Georgia's Ginn Group chosen to supply West Point'spublic works operations and maintenance
March 27, 2009
WEST POINT, N.Y--West Point leadership announced Wednesday that Mission & Installation Contracting Command selected Ginn Group from Peachtree City, Ga., to provide public works operations and maintenance functions to West Point. The announcement regarding the custodial services award was not available at press time. The tentative decision affects more than 300 federal employees here.
Garrison Commander Col. Daniel Bruno gave the news to DPW employees during briefings at Eisenhower Hall. He praised the study team for making a "tremendous effort" in the competitive process.
"Although the organization proposed by our government employees was not selected, the most efficient organization team put together an aggressive proposal, and I'd like to commend them for their innovative approach and critical look at streamlining opportunities," Bruno said. "I will work to ensure a smooth transition period and an environment in which all displaced federal employees receive the utmost support.
"The goal of competitive sourcing is to ensure West Point's public works operations and maintenance are provided in the most efficient and effective manner possible," he continued.
The commercial activity study of West Point's Directorate of Public Works began in September 2006. The competition establishes federal policy for deciding whether to keep recurring, commercial-like activities within the government or contract them out to a private source. The guidance tells how to compare performance and cost-related information to arrive at the best overall value for the taxpayer.
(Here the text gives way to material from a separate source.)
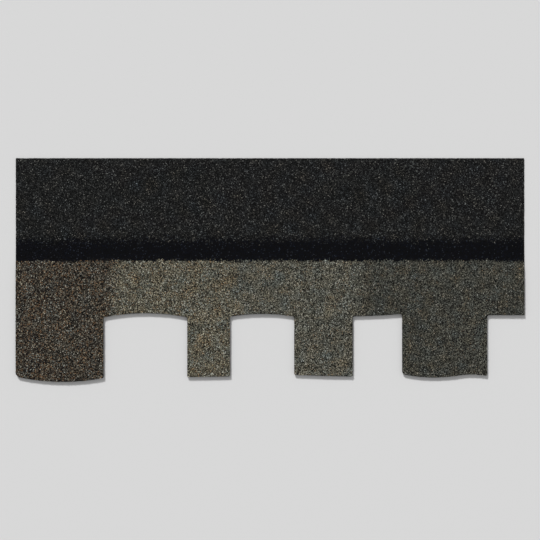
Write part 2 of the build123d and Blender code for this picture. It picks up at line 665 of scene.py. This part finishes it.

A 20-day public review and appeal period must now be completed. After this time, federal government employees and private competitors can review documentation of the cost comparison.
"During this 20-day review period, directly interested parties may contest the decision if they feel an error was made," David Bugger of the directorate of contracting said. "If a contest is filed during this designated timeframe, an administrative board will then review the contest and render a decision prior to the process moving forward."
West Point Civilian Personnel Advisory Center officials said qualified employees have the right of first refusal with the contractor and are entitled to register with the government's Priority Placement Program.
"CPAC personnel will work on placing as many employees as possible into other positions," Carol McQuinn, West Point's civilian personnel director, said.
West Point initially conducted a management study of DPW to decide the most cost-effective and efficient methods necessary to meet mission needs. That work is described in the Performance Work Statement. Both the government and the contractor developed their proposals based on the PWS.
The government has used private industry to deliver commercial services for more than four decades. The Commercial Services Management Program was bolstered in 1998 by passing the Federal Activities Inventory Reform Act. That act requires all agencies, including the Department of Defense, to inventory commercial activities annually.
In the FAIR Act's first year, federal agencies identified roughly 850,000 commercial positions. Private firms now perform many former government jobs-from high tech to the routine-worldwide.
Since implementation of the FAIR Act, West Point has announced 1,145 positions for study, competing 614 positions in the custodial, logistics and information technology functions, all of which resulted with continued in-house operation.
In September 2006, 531 positions were announced for study under the Directorate of Public Works, to include custodial services.
Past studies, although resulting with an in-house decision, required organization restructuring to the Most Efficient Organizations.
There are about 725 contractors at West Point performing services currently. Future study announcements are unknown.